Kitap tanıtımının yapıldığı Roma’nın kültür merkezi “Parco della Musica”nın en büyük salonlarından biri Pamuk’a ayrılmıştı.
Salon ağzına dek doluydu. Yer bulamayanlar, Pamuk’u dinlemek için “2 Avro” ödemelerine karşın ayakta kalmıştı.

‘Boza’nın gizemi
Kitabı, izleyicilere tanıtımında fevkalade canlı yaşatan gazeteci Marino Sinibaldi ile birlikte İtalyan okurların karşısına çıkan Pamuk; sade son yapıtında hikâye ettiği Mevlut’un merak yaratan maceralarını anlatmakla kalmadı; Svevo’dan Tolstoy’a, Dickens’e dek Batı roman sanatının özellikleri üzerinde ders verdi.
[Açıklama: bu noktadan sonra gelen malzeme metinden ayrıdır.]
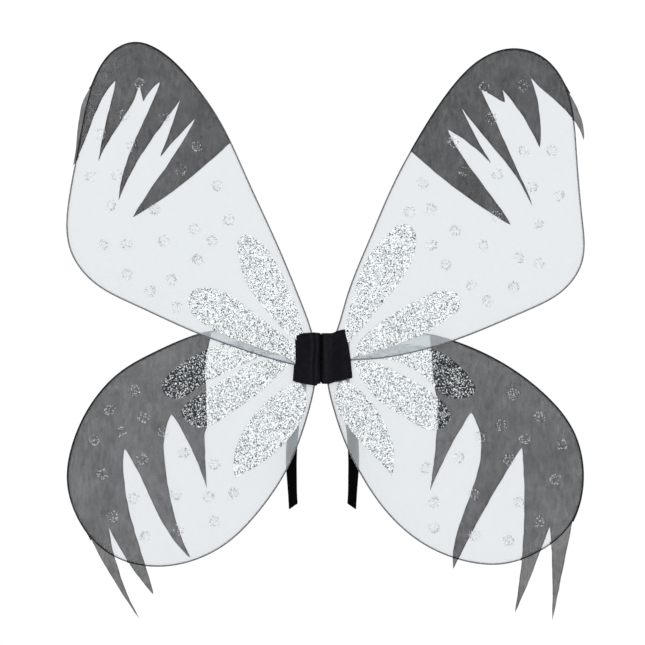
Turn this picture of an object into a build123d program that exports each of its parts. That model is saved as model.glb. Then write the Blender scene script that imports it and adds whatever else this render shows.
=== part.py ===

Her yıl dört ay boyunca New York’ta ders verdiği Columbia Üniversitesi’nde ders verdiği gibi tıpkı...
2008-14 arasında 6 yılda tamamladığı Mevlut’un “Dickens-vari” öyküsünü; seyyar nohut-pilav tezgâhçıları, garsonlar ve sokak satıcıları türü kesimlerle yaptığı söyleşiler üzerine kurguladığını aktaran romancı özünde bir “sosyal roman” yazdığını söyledi.
Bu “sosyal roman” içine; baş kahraman “bozacı Mevlut”un gözüyle İstanbul’un yıllara yayılan serüvenini yerleştirdiğini belirtti.
İtalyanlar “boza”nın ne olduğunu haliyle pek anlamadılar...
Ama bu içeceği “Beyaz Türklere alkollü, İslamcı kesime de alkolsüz” diye yutturan sevimli Mevlut karakteri sayesinde, bozanın güçlü gizeminin çağrısına karşı koyamadılar.
Gecenin sonunda Pamuk’un önünde upuzun bir imza kuyruğu oluşmuştu.
“Parco della Musica”dan Pamuk kitabı almadan çıkan hemen hemen yok gibiydi.